Matthias kommt aus einem kleinen Ort im Saarland. Dort ist er natürlich DER Star, viele begleiten seinen Weg von Anfang an und reisen ihm zu den Vorstellungen hinterher. Der 28-Jährige freut sich sehr über so viel Unterstützung. Ein wenig unheimlich ist ihm der Rummel aber schon, denn er fühlt sich überhaupt nicht wie ein Star. Vor allem seine Familie hilft ihm, nicht abzuheben und gibt ihm Rückhalt: „Ich bin ein totaler Familienmensch und besuche meine Eltern und Geschwister so oft wie möglich.
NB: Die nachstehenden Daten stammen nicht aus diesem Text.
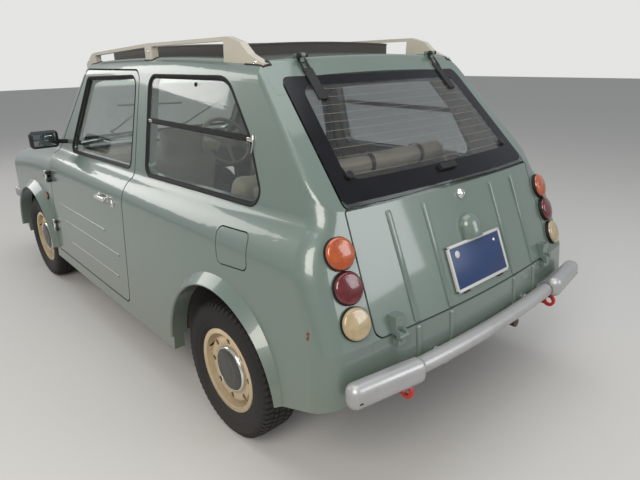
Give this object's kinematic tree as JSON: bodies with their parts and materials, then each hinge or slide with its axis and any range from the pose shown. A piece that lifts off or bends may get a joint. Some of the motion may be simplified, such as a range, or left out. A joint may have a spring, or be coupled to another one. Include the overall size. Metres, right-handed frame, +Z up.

Natürlich sind sie stolz auf mich und haben mich immer bestärkt, eine Extrawurst bekomme ich aber nicht. Für meine Schwester bin ich zum Beispiel immer noch ihr kleiner Bruder, und das ist auch gut so.“

Am Ende des Interviews ist der gar nicht exzentrische, dafür aber umso sympathischere Schauspieler ganz Gentleman, bezahlt mein Getränk und verabschiedet sich dann in seinen wohl verdienten Feierabend. Nebenbei lüftet er noch das, allerdings ziemlich unspektakuläre Geheimnis des Bühnenkusses: „Eigentlich ist das ein ganz normaler Kuss“. Auch ich mache mich auf den Heimweg, um ein Vorurteil ärmer, aber mit dem Vorsatz, demnächst mal wieder ein Musical zu sehen.